Para ya, Rosita
¿Quién no se ha sentido alguna vez abrumada por el temor de no llegar a dar la talla requerida? ¿Requerida por quién?


Mi amigo el psicoanalista Rubén Bild me habló el otro día sobre el daño que hacen las expectativas. Las propias y las de los demás. Aunque yo diría que las propias se basan en la mirada de los demás, o en lo que creemos que los demás esperan de nosotros. Al hilo de esto leo un inquietante reportaje de Héctor Llanos Martínez en EL PAÍS sobre el aluvión de muertes que hay en Corea del Sur entre las estrellas del cine y la música, gente joven catapultada a una fama internacional. Son los integrantes de la llamada hallyu, una palabra que significa ola coreana y que describe el hecho de que la cultura popular de ese país se haya puesto tan de moda en todo el mundo, produciendo enormes ingresos para el Estado. Por lo visto el Gobierno y la sociedad entera se toman muy a pecho el prestigio y los beneficios que esta moda les confiere, de manera que ejercen una presión brutal sobre sus protagonistas. Se les exigen conductas intachables y un rendimiento total. Son unas expectativas tan tremendas, en fin, que los chavales no las soportan. Hace un par de semanas se suicidó Kim Sae-ron, una de las actrices más conocidas, una chica preciosa de 24 años a la que multaron en 2022 por conducir embriagada y que a partir de entonces no levantó cabeza. No es la primera víctima de este tinglado infernal. En diciembre de 2023 también se mató el actor Lee Sun-kyun, protagonista de aquella fantástica película titulada Parásitos, la primera que ganó el Oscar a mejor película sin ser de habla inglesa. Lee, que estaba siendo investigado por fumar marihuana (uno de los delitos más tontos que se me pueden ocurrir), tenía 48 años y dos hijos. Y al menos otros cuatro famosos veinteañeros (tres cantantes y una actriz) se quitaron la vida entre 2019 y 2023. Se diría que ser una estrella en Corea del Sur tiene bemoles.
En todo esto interviene, sin lugar a dudas, el énfasis de lo colectivo de las culturas asiáticas. Mientras que en Occidente triunfa el individualismo más extremo, en Oriente la sociedad prima sobre la persona. Cuando estuve dando clases en los años noventa en Wellesley College, en Boston (EE UU), me advirtieron del peligro de suspender a las alumnas asiáticas por las tremendas expectativas familiares y sociales que soportaban; y, si no recuerdo mal, en el prestigioso Instituto Tecnológico de Massachusetts de aquella época no se daban notas en el primer curso justamente por miedo a los suicidios.

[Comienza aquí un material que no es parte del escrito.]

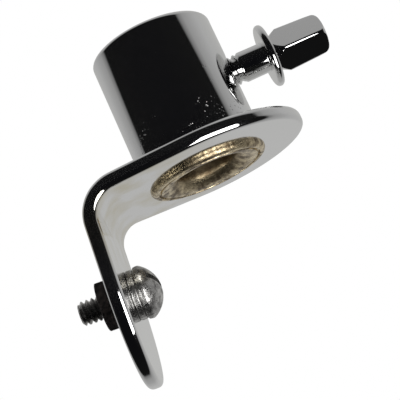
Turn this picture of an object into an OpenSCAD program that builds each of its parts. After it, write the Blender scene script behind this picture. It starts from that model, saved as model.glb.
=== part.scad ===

En cualquier caso, no cabe duda de que esa taladradora mirada que percibes sobre ti puede acabar contigo. ¿Quién no se ha sentido alguna vez abrumada por el temor de no llegar a dar la talla requerida? Y aquí deberíamos preguntarnos: ¿requerida por quién? Porque ahí suele empezar el disparate, la trampa con la que amargamos nuestras vidas. Lo he dicho muchas veces: la mayoría de los humanos comenzamos nuestras existencias intentando no ya ser nosotros, sino aquello que nuestros padres desean que seamos. Pero lo más patético es que a veces nos despepitamos por ser lo que creemos que nuestros padres quieren que seamos, aunque en realidad no sea así. Y después de los padres pasamos a otros tiranos, o mejor dicho, nos inventamos a ese tirano interior que no para de exigirnos algo que nunca se completa, algo que nunca se consigue, algo que nunca llega.
Además, unos cuantos lo llevamos peor. Algunos estamos más inermes ante esa espiral de expectativas locas. Yo me confieso un desastre en este tema. Hay una palabra checa, lítost, que el escritor Milan Kundera define como “la vergüenza ante el espectáculo de la miseria propia” (lo leí en el interesante libro El nenúfar y la araña, de Claire Legendre), pero que yo redondearía diciendo que es la vergüenza por hacer el ridículo al no cumplir lo que esperan de ti. Es una emoción siempre social; es decir, para sentirla tienes que creer que la has fastidiado en público. Son esos arrebatos que te dan cuando sales de una reunión de trabajo o personal, o de una cita importante por lo que sea, y te vas reconcomiendo la cabeza e incluso te insultas: pero qué tonta, qué burra, qué mal lo he hecho, qué mal he quedado. Ese es el momento de preguntarse: ¿con respecto a qué? ¿Qué absurdo ideal crees que esperaba la gente de ti? Déjame decirte una verdad incómoda: los demás no esperaban nada porque no tienen ni la centésima parte de interés en ti de lo que tú te interesas a ti misma. Para ya, Rosita (o Jorgito, o Juanita, póngase aquí lo que venga al caso).